Transcribe only part of the material below: the lines from the one containing "base_pan();" through the one containing "obj.data.transform(world)", inclusive, exactly as written.
----------------------------------------
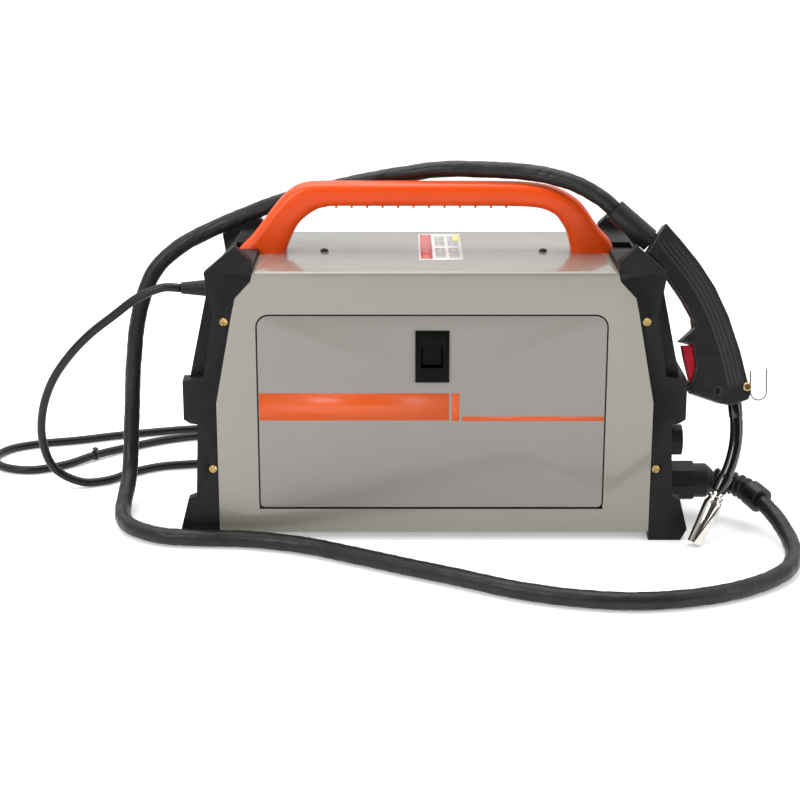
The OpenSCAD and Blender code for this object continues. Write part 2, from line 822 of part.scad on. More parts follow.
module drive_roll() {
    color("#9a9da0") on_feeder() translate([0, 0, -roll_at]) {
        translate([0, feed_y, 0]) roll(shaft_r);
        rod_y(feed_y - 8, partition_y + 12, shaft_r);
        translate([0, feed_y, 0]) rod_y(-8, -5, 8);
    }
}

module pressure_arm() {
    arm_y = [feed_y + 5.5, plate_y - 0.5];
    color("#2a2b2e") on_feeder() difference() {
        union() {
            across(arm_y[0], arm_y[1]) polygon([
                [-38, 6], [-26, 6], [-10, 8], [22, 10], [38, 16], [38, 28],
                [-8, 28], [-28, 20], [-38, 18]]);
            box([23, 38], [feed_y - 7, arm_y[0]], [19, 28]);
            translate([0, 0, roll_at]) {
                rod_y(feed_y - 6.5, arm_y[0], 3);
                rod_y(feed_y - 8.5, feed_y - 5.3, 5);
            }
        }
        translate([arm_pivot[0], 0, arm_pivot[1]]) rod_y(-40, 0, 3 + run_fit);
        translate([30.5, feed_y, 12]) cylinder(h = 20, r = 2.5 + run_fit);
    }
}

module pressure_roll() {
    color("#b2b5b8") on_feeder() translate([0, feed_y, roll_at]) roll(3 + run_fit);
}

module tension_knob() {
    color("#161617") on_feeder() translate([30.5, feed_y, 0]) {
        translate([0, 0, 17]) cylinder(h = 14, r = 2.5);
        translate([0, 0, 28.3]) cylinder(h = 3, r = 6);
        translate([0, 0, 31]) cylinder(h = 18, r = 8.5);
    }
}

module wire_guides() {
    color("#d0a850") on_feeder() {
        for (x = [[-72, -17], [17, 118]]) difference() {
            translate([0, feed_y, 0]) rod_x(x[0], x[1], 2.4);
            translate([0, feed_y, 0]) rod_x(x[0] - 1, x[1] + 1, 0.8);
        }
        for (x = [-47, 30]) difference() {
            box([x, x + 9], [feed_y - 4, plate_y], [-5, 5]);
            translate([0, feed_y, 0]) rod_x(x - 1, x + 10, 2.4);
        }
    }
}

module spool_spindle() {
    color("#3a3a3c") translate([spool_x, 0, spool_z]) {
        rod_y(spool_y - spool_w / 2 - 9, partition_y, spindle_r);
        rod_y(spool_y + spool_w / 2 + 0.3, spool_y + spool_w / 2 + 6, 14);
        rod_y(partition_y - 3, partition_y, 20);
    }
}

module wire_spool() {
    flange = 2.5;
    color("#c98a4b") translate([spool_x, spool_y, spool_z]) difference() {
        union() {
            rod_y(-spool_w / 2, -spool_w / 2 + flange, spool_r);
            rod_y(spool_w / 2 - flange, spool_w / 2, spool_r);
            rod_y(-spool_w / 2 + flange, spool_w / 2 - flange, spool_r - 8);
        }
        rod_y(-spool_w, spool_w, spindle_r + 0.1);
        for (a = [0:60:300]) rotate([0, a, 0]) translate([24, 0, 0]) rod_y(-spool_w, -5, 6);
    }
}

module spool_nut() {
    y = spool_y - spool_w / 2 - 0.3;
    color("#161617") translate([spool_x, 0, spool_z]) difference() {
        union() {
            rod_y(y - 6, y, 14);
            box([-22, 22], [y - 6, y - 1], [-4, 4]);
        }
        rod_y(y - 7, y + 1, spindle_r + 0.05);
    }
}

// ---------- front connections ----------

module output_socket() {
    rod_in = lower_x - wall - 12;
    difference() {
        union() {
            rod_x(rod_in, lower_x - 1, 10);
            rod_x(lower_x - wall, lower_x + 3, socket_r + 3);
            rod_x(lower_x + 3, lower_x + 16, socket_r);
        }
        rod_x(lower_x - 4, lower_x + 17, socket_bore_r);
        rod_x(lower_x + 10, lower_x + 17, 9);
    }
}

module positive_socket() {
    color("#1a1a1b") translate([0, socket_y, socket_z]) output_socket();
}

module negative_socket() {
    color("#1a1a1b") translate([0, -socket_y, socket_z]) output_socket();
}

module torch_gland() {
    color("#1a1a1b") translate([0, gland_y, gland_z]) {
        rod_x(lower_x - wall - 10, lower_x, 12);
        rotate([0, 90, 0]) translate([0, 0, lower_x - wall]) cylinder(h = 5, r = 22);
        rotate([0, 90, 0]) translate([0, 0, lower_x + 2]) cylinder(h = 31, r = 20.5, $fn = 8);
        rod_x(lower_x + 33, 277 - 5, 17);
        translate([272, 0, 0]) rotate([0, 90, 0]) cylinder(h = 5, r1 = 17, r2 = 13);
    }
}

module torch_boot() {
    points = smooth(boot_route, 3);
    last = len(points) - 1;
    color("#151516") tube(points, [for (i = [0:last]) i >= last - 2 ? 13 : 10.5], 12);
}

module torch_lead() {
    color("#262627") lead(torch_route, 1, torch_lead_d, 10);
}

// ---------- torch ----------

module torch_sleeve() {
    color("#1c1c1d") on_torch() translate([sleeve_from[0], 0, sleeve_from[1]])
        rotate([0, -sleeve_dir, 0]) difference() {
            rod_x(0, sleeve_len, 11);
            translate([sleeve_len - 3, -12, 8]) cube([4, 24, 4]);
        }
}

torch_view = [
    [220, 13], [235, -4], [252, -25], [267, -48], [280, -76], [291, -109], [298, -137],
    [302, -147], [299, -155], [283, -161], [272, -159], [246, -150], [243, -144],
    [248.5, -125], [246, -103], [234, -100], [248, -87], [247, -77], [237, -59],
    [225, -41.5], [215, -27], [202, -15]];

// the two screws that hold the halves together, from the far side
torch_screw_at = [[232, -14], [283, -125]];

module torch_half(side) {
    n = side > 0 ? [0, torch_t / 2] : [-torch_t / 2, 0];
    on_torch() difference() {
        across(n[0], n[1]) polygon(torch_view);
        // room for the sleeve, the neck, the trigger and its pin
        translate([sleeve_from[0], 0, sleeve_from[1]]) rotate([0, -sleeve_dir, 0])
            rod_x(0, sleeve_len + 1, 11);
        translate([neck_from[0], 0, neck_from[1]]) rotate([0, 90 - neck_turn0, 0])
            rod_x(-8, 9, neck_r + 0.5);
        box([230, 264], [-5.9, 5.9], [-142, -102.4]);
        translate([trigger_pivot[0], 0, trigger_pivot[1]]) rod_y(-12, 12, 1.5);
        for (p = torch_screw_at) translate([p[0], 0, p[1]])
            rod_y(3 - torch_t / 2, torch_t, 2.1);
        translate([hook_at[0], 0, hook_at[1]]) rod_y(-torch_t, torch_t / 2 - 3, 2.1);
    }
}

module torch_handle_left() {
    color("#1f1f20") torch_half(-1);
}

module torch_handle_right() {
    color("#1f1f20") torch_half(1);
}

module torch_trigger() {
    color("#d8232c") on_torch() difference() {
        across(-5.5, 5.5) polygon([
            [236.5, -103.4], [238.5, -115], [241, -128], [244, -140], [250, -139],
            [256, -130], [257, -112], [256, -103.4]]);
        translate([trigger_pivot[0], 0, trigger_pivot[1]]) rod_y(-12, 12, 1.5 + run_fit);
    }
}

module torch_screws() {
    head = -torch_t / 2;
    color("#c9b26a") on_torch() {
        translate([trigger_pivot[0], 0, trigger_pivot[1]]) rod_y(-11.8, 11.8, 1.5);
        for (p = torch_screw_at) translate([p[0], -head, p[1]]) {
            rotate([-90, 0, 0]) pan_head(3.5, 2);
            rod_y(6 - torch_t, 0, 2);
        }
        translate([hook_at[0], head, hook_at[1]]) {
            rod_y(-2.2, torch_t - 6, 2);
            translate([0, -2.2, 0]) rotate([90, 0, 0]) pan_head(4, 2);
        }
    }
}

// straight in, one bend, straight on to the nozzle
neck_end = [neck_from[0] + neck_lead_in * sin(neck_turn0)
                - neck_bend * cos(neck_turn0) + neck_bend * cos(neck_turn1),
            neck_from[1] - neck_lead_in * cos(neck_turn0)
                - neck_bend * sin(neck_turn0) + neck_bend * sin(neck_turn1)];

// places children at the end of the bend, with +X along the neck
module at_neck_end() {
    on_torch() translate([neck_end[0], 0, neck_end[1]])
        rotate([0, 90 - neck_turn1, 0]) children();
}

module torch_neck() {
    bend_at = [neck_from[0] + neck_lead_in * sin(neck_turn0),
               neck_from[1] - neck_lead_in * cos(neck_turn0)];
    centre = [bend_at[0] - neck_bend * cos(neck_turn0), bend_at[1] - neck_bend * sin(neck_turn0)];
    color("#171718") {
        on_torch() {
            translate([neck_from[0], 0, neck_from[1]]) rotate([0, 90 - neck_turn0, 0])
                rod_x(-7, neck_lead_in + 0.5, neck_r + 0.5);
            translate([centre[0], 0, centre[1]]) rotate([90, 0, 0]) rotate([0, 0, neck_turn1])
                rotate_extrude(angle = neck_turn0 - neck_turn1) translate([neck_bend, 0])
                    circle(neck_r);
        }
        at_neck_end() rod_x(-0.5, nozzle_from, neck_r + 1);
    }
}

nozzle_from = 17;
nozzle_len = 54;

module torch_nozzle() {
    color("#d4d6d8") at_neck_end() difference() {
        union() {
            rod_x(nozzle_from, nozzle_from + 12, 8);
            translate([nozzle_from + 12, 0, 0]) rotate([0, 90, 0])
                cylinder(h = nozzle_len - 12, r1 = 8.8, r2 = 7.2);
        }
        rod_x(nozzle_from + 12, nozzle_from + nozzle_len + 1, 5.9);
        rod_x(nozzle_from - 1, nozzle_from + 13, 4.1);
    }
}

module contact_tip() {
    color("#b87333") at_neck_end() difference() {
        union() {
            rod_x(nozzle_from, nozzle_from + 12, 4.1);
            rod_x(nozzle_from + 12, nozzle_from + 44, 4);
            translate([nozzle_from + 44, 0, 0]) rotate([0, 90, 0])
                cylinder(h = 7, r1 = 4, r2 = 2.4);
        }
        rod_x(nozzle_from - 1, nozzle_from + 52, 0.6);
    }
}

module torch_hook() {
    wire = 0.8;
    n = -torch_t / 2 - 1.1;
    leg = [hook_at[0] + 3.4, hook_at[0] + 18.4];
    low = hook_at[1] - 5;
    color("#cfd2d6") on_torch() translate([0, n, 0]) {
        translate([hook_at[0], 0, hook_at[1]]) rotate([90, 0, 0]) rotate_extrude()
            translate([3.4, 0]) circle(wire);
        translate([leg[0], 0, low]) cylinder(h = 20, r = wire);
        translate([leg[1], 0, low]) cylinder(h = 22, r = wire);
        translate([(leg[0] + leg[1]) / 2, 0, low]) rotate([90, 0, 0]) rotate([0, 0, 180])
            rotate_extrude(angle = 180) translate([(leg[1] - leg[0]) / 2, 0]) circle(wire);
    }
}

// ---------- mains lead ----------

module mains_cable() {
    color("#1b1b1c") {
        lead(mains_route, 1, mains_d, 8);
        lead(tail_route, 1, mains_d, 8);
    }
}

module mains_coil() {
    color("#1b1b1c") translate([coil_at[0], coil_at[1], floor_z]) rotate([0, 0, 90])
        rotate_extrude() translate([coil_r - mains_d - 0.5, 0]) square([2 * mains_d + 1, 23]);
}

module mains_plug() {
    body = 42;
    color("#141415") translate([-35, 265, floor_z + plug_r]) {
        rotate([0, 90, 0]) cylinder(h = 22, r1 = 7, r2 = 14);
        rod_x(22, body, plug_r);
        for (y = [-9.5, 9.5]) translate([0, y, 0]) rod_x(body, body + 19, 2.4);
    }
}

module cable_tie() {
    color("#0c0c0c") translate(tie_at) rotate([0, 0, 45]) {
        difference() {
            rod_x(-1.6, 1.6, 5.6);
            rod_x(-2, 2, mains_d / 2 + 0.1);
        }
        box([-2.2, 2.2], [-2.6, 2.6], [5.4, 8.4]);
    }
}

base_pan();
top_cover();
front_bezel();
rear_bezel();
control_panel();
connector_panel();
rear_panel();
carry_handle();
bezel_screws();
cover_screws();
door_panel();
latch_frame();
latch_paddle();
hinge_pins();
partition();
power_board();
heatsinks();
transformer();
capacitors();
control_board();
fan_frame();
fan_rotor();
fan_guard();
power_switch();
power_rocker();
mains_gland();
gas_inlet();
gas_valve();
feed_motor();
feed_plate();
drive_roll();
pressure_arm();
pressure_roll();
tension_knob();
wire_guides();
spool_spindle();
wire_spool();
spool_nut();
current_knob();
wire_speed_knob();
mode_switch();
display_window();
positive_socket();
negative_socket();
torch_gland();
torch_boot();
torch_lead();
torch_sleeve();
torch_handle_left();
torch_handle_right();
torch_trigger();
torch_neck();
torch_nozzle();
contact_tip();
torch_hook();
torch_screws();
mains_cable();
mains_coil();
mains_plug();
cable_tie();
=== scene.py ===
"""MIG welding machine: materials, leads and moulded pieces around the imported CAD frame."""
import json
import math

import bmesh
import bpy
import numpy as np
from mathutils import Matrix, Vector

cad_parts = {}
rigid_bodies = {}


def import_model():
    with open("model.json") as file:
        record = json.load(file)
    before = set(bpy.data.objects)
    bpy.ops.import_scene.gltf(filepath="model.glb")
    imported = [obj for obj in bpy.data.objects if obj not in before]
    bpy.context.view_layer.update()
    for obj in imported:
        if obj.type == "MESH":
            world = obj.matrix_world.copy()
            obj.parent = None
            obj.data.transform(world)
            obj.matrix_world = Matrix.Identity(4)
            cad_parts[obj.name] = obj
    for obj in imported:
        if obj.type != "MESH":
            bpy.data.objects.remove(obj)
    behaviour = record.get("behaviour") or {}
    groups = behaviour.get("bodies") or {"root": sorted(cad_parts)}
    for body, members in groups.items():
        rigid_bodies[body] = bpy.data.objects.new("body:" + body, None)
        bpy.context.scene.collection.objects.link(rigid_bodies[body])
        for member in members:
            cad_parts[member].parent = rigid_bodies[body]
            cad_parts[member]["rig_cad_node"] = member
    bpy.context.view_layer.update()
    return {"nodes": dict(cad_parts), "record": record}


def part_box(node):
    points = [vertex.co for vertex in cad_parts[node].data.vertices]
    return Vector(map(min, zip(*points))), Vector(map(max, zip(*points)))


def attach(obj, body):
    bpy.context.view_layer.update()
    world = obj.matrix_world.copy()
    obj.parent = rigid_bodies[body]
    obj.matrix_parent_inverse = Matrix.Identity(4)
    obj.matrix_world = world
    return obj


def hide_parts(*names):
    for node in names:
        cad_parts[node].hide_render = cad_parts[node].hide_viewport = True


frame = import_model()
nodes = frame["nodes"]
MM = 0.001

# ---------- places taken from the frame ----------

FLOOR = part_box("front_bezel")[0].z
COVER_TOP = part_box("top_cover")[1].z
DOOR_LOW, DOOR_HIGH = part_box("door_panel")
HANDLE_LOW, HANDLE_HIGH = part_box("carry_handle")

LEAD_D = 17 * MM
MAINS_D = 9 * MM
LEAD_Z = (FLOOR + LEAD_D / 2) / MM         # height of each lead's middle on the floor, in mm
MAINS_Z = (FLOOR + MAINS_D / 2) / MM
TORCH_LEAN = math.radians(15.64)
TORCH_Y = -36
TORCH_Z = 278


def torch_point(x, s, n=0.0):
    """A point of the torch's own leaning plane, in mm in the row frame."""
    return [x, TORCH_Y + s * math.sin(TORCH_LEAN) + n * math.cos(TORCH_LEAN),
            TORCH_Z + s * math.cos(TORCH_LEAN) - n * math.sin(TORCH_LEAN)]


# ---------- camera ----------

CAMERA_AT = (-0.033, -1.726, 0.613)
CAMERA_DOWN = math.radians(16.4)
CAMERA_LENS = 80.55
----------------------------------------
- [Result for this exercise]
base_pan();
top_cover();
front_bezel();
rear_bezel();
control_panel();
connector_panel();
rear_panel();
carry_handle();
bezel_screws();
cover_screws();
door_panel();
latch_frame();
latch_paddle();
hinge_pins();
partition();
power_board();
heatsinks();
transformer();
capacitors();
control_board();
fan_frame();
fan_rotor();
fan_guard();
power_switch();
power_rocker();
mains_gland();
gas_inlet();
gas_valve();
feed_motor();
feed_plate();
drive_roll();
pressure_arm();
pressure_roll();
tension_knob();
wire_guides();
spool_spindle();
wire_spool();
spool_nut();
current_knob();
wire_speed_knob();
mode_switch();
display_window();
positive_socket();
negative_socket();
torch_gland();
torch_boot();
torch_lead();
torch_sleeve();
torch_handle_left();
torch_handle_right();
torch_trigger();
torch_neck();
torch_nozzle();
contact_tip();
torch_hook();
torch_screws();
mains_cable();
mains_coil();
mains_plug();
cable_tie();
=== scene.py ===
"""MIG welding machine: materials, leads and moulded pieces around the imported CAD frame."""
import json
import math

import bmesh
import bpy
import numpy as np
from mathutils import Matrix, Vector

cad_parts = {}
rigid_bodies = {}


def import_model():
    with open("model.json") as file:
        record = json.load(file)
    before = set(bpy.data.objects)
    bpy.ops.import_scene.gltf(filepath="model.glb")
    imported = [obj for obj in bpy.data.objects if obj not in before]
    bpy.context.view_layer.update()
    for obj in imported:
        if obj.type == "MESH":
            world = obj.matrix_world.copy()
            obj.parent = None
            obj.data.transform(world)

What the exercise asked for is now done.